◆ **WHAT THE TASK ASKS**
Transcribe the stretch of entries below from the line with "Continue the FreeCAD" through the line with "from lamps through.", exactly and with both ends included; leave out all other lines.
## START RECORDS SHOWN
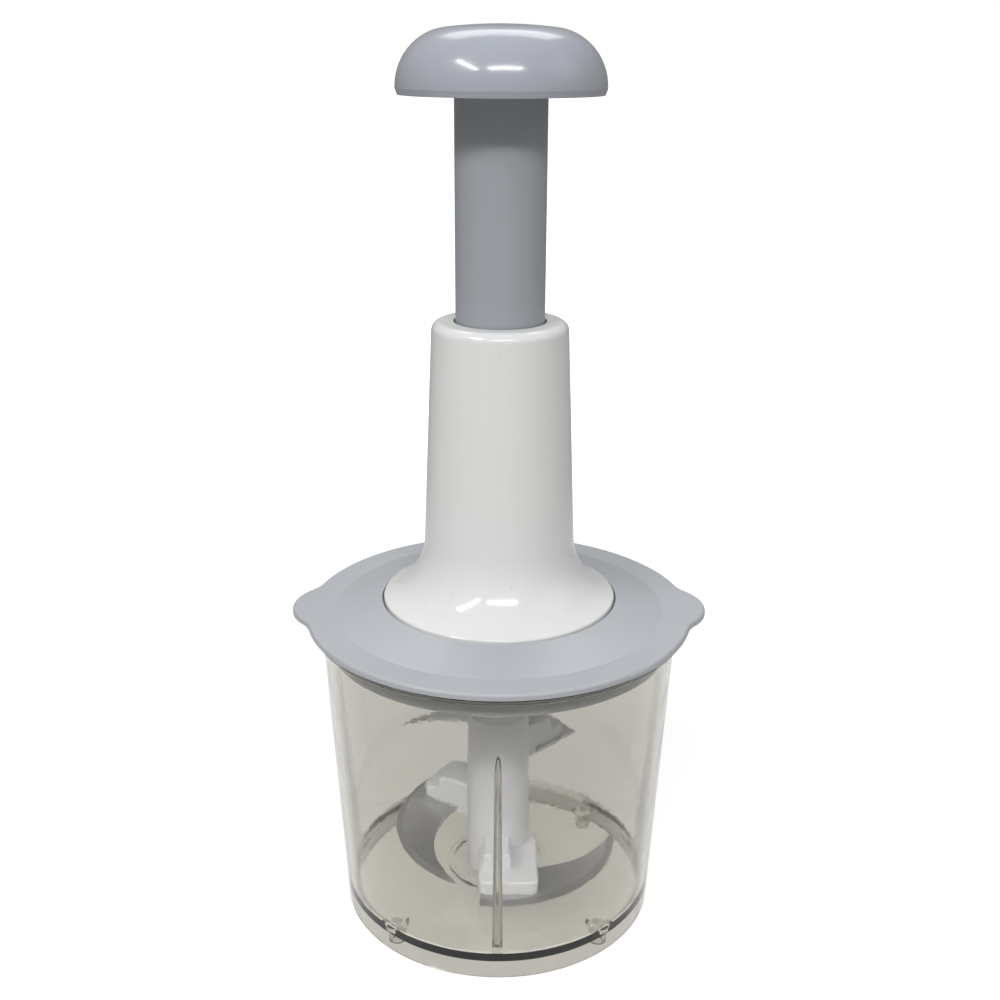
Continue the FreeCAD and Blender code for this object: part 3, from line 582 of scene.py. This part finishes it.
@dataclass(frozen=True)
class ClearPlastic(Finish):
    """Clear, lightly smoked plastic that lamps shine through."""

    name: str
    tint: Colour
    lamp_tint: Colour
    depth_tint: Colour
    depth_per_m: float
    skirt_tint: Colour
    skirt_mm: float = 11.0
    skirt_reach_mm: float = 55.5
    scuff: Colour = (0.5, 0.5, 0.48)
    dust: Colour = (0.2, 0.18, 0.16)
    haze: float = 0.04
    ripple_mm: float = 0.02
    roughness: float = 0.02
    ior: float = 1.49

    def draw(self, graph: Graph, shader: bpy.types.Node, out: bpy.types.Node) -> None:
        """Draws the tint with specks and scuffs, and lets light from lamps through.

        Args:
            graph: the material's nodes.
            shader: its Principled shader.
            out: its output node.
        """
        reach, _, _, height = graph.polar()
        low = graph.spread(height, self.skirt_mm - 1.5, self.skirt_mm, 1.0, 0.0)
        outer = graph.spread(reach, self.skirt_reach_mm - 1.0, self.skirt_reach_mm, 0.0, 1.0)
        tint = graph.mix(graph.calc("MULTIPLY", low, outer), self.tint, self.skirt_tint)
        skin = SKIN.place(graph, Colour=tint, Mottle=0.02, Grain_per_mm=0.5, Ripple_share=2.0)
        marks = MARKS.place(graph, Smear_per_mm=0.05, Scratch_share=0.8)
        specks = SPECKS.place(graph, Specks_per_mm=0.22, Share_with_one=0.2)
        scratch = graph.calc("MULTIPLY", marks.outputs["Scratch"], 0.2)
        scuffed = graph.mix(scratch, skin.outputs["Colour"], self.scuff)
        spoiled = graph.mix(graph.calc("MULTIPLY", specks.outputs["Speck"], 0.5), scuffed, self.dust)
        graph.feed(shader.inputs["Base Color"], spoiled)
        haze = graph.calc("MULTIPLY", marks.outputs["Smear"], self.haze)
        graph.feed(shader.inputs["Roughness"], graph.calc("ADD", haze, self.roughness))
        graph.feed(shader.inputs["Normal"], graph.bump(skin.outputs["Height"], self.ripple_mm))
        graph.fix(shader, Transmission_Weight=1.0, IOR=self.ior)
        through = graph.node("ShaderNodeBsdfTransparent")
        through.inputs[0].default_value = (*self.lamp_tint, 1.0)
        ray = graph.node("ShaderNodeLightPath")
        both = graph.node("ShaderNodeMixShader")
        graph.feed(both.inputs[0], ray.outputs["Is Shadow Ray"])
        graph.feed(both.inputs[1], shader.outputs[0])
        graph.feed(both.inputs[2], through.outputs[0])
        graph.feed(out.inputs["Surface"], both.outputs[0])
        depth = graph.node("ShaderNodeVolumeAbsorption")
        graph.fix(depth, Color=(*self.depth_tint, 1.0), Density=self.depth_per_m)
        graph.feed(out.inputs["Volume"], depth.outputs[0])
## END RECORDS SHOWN
## START RECORDS SHOWN
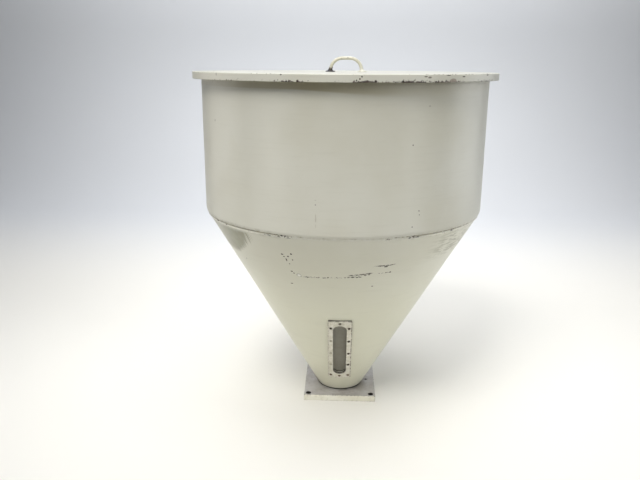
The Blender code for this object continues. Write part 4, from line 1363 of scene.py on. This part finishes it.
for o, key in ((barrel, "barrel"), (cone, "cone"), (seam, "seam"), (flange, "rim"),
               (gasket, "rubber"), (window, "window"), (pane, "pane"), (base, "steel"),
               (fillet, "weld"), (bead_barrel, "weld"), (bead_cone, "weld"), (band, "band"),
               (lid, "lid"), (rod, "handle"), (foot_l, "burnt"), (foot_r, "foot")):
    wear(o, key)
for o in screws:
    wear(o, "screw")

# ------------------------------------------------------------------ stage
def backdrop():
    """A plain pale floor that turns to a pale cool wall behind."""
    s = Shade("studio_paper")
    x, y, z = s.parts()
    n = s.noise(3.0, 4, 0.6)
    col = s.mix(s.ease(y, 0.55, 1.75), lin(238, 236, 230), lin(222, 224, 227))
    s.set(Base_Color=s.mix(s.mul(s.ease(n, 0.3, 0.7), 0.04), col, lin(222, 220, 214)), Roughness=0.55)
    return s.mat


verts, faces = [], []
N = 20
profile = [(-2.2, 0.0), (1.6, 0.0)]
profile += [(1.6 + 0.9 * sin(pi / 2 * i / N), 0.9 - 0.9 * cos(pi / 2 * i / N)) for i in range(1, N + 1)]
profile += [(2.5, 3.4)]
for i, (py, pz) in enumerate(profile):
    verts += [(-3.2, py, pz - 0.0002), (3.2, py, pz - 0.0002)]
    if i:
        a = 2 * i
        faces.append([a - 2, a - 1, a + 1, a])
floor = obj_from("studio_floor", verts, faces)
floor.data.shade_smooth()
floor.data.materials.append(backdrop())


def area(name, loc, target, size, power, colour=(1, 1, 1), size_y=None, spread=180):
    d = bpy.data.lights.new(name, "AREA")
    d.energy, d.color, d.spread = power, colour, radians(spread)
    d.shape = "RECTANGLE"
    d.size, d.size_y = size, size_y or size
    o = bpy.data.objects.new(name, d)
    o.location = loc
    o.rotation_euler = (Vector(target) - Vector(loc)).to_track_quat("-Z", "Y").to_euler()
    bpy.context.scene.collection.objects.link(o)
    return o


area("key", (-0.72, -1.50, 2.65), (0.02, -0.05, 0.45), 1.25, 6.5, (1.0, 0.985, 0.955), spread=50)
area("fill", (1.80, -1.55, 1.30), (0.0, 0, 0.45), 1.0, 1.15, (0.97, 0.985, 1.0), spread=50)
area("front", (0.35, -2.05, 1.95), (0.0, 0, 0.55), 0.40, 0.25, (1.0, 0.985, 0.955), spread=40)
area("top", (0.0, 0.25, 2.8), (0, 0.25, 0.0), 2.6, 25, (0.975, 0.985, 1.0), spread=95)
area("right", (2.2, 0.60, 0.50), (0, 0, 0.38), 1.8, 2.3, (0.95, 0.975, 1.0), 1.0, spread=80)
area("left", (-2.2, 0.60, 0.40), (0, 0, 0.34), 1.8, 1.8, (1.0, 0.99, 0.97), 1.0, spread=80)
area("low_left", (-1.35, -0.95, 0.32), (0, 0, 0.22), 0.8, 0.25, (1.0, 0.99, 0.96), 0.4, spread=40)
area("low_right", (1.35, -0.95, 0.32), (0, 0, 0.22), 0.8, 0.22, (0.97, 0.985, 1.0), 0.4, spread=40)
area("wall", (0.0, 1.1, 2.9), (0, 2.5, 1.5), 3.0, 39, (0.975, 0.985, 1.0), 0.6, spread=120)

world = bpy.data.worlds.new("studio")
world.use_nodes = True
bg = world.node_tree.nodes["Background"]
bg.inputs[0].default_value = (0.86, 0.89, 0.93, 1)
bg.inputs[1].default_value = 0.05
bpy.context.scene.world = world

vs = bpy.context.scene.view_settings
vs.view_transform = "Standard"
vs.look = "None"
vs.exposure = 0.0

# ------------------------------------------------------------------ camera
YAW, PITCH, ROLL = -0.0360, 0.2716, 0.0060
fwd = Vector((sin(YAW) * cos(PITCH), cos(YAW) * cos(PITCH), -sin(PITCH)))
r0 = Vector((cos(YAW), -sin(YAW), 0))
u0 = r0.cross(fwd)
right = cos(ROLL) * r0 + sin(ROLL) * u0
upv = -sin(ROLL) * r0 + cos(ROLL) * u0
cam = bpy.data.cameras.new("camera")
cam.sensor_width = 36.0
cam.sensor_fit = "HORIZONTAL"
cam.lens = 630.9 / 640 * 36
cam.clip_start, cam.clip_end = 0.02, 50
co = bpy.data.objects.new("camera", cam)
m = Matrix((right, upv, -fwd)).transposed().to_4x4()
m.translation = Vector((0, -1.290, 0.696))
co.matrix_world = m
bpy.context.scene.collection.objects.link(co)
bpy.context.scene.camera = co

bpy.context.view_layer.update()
## END RECORDS SHOWN
◆ **SOLVED PROBLEM**
Continue the FreeCAD and Blender code for this object: part 3, from line 582 of scene.py. This part finishes it.
@dataclass(frozen=True)
class ClearPlastic(Finish):
    """Clear, lightly smoked plastic that lamps shine through."""

    name: str
    tint: Colour
    lamp_tint: Colour
    depth_tint: Colour
    depth_per_m: float
    skirt_tint: Colour
    skirt_mm: float = 11.0
    skirt_reach_mm: float = 55.5
    scuff: Colour = (0.5, 0.5, 0.48)
    dust: Colour = (0.2, 0.18, 0.16)
    haze: float = 0.04
    ripple_mm: float = 0.02
    roughness: float = 0.02
    ior: float = 1.49

    def draw(self, graph: Graph, shader: bpy.types.Node, out: bpy.types.Node) -> None:
        """Draws the tint with specks and scuffs, and lets light from lamps through.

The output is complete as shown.